April 27, 2015 at 5:15 am Leave a comment

Thoughts on Christianity and Secularism

Old ChurchIt’s hard to deny that secularism is on the ascendency in America. Indeed, even if one points to the fact that roughly the same number of adults believe in God now as did in 1947, secularism’s intellectual and cultural capital in broader society has steadily increased. As James Davison Hunter deftly notes, the raw numbers of a thing don’t always indicate the influence of a thing. He explains:

With cultural capital, it isn’t quantity but quality that matters most. It is the status of cultural credentials and accomplishment and status is organized between the “center” and the “periphery.” The individuals, networks and institutions most critically involved in the production of a culture operate in the “center” where prestige is the highest, not on the periphery, where status is low.

And so, USA Today may sell more copies of newspapers than the New York Times, but it is the New York Times that is the newspaper of record in America because it is at the center of cultural production, not the periphery, and its symbolic capital is much higher.[1]
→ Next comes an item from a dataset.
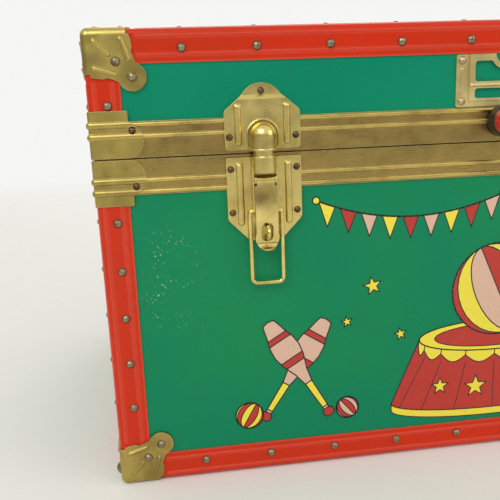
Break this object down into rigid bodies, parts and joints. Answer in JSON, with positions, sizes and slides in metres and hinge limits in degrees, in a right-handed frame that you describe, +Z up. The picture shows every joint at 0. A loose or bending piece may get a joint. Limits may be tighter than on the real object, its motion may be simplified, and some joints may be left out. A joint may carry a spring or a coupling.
{
  "type": "tin trunk",
  "caption": "Small tin-clad trunk: hinged lid, draw-bolt latches with wire bails, corner caps, edge strips, rails, end handles.",
  "frame": {"origin": "on the floor, under the middle of the whole trunk's box with its knob and hinges", "axes": "+X to the trunk's right, -Y out of its front, +Z up"},
  "size_m": [0.5484, 0.345, 0.2991],
  "materials": {
    "plywood": "sanded birch plywood",
    "green_enamel": "gloss enamel on tinned steel",
    "red_enamel": "gloss enamel on rolled steel",
    "lining_paper": "pasted paper",
    "nickel_rivets": "nickel-plated steel",
    "dark_rivets": "oxidised steel",
    "bare_steel": "drawn steel",
    "brass_plate": "brass-plated pressed steel, satin",
    "black_plastic": "moulded",
    "red_plastic": "moulded"
  },
  "bodies": {
    "body": {"body_floor_board": "plywood", "body_front_board": "plywood", "body_back_board": "plywood", "body_end_boards": "plywood", "body_front_tin": "green_enamel", "body_back_tin": "green_enamel", "body_end_tins": "green_enamel", "body_base_tin": "green_enamel", "body_lining": "lining_paper", "body_dust_lip": "brass_plate", "body_base_strips": "red_enamel", "body_corner_strips": "red_enamel", "lower_corner_caps": "brass_plate", "body_rails": "brass_plate", "body_rail_clamps": "brass_plate", "left_latch_body_plate": "brass_plate", "left_latch_staple": "brass_plate", "left_latch_pin": "bare_steel", "right_latch_body_plate": "brass_plate", "right_latch_staple": "brass_plate", "right_latch_pin": "bare_steel", "hinge_body_leaves": "brass_plate", "hinge_pins": "bare_steel", "left_handle_plate": "brass_plate", "right_handle_plate": "brass_plate", "body_strip_rivets": "nickel_rivets", "body_hardware_rivets": "dark_rivets"},
    "lid": {"lid_top_board": "plywood", "lid_front_board": "plywood", "lid_back_board": "plywood", "lid_end_boards": "plywood", "lid_top_tin": "green_enamel", "lid_front_tin": "green_enamel", "lid_back_tin": "green_enamel", "lid_end_tins": "green_enamel", "lid_lining": "lining_paper", "lid_top_strips": "red_enamel", "lid_corner_strips": "red_enamel", "upper_corner_caps": "brass_plate", "lid_rails": "brass_plate", "lid_rail_clamps": "brass_plate", "left_latch_lid_plate": "brass_plate", "right_latch_lid_plate": "brass_plate", "hinge_lid_leaves": "brass_plate", "card_holder": "brass_plate", "knob_base": "black_plastic", "knob_cap": "red_plastic", "lid_strip_rivets": "nickel_rivets", "lid_hardware_rivets": "dark_rivets"},
    "left_lever": {"left_latch_lever": "brass_plate"},
    "left_tongue": {"left_latch_tongue": "brass_plate"},
    "left_bail": {"left_latch_bail": "brass_plate"},
    "left_handle": {"left_handle_bail": "brass_plate"},
    "right_lever": {"right_latch_lever": "brass_plate"},
    "right_tongue": {"right_latch_tongue": "brass_plate"},
    "right_bail": {"right_latch_bail": "brass_plate"},
    "right_handle": {"right_handle_bail": "brass_plate"}
  },
  "joints": [
    {"name": "lid_hinge", "type": "hinge", "parent": "body", "child": "lid", "pos_m": [0, 0.16927, 0.2204], "axis": [-1, 0, 0], "range_deg": [0, 105]},
    {"name": "left_lever_hinge", "type": "hinge", "parent": "body", "child": "left_lever", "pos_m": [-0.1578, -0.16088, 0.2038], "axis": [-1, 0, 0], "range_deg": [0, 130]},
    {"name": "left_tongue_pivot", "type": "hinge", "parent": "left_lever", "child": "left_tongue", "pos_m": [-0.1578, -0.15998, 0.1846], "axis": [-1, 0, 0], "range_deg": [-130, 0]},
    {"name": "left_bail_pivot", "type": "hinge", "parent": "left_lever", "child": "left_bail", "pos_m": [-0.1578, -0.15998, 0.1846], "axis": [-1, 0, 0], "range_deg": [0, 60]},
    {"name": "right_lever_hinge", "type": "hinge", "parent": "body", "child": "right_lever", "pos_m": [0.1578, -0.16088, 0.2038], "axis": [-1, 0, 0], "range_deg": [0, 130]},
    {"name": "right_tongue_pivot", "type": "hinge", "parent": "right_lever", "child": "right_tongue", "pos_m": [0.1578, -0.15998, 0.1846], "axis": [-1, 0, 0], "range_deg": [-130, 0]},
    {"name": "right_bail_pivot", "type": "hinge", "parent": "right_lever", "child": "right_bail", "pos_m": [0.1578, -0.15998, 0.1846], "axis": [-1, 0, 0], "range_deg": [0, 60]},
    {"name": "right_handle_swing", "type": "hinge", "parent": "body", "child": "right_handle", "pos_m": [0.2682, 0.00477, 0.15], "axis": [0, -1, 0], "range_deg": [0, 90]},
    {"name": "left_handle_swing", "type": "hinge", "parent": "body", "child": "left_handle", "pos_m": [-0.2682, 0.00477, 0.15], "axis": [0, 1, 0], "range_deg": [0, 90]}
  ],
  "couplings": [
    {"joint": "left_tongue_pivot", "follows": "left_lever_hinge", "ratio": -1},
    {"joint": "right_tongue_pivot", "follows": "right_lever_hinge", "ratio": -1}
  ]
}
Secularism’s proponents may not be large in number, but a great number of them are certainly at the center of our cultural production. And they are working hard to move Christians to the periphery. Even more, secularists are working hard to shift the center of Christianity itself to something that is closer to their way of thinking, even if it is not in perfect alignment with it. This is why there are great numbers of what could be called “secular Christians” who, though they may pay certain homage to the artifacts of their faith, are largely either politely mute or openly in disagreement with much of what historic Christianity confesses.

So how are Christians who are more traditionally orthodox in their confessions to respond?

In my sermon two weeks ago, I outlined three ways that Christians have sought to respond to secularism’s inroads over the past few decades. They are worth rehearsing here.

The first is that of capitulating. There are some Christians who, be it happily or reticently, capitulate to many of secularism’s tenets. These are the “secular Christians” of whom I spoke above. So, for example, one of secularism’s primary tenets is tolerance, or, stated more forcefully, relativism. In secularism’s creed, one religion’s claims cannot be truer than another religion’s claims unless, of course, that religion’s claims conflict with the claims of secularism. Christians who capitulate to the secular tenet of tolerance may speak of their personal path to God as through Christ, but will deny that Christ’s claims are exclusively true for everyone. There must be other, equally true, paths available to these people. These Christians thus capitulate to secularism’s tenets of tolerance and relativism.

The second response to secularism’s inroads is that of cloistering. There are some Christians who, horrified at secularism’s ascendency, immerse themselves in a Christian culture that breezily and probably unknowingly separates itself from broader culture with its many secular entailments by creating its own subculture. The Christians listen to Christian music, read Christian books, and frequent Christian businesses while looking with skepticism at what they perceive to be the irreversible corruption of broader cultural trends. They cloister themselves off in hopes of maintaining more “traditional” values.

The third response to secularism’s inroads is that of conquering. Christians who conquer are fully engaged in what is popularly known as “the culture wars,” launching a virulent apologetic against everything from abortion to gay marriage to Hollywood. They hope that if they can just take these institutions – as well as their sympathizers – down, usually by political means, a sanctified sanity will be restored to the culture-at-large.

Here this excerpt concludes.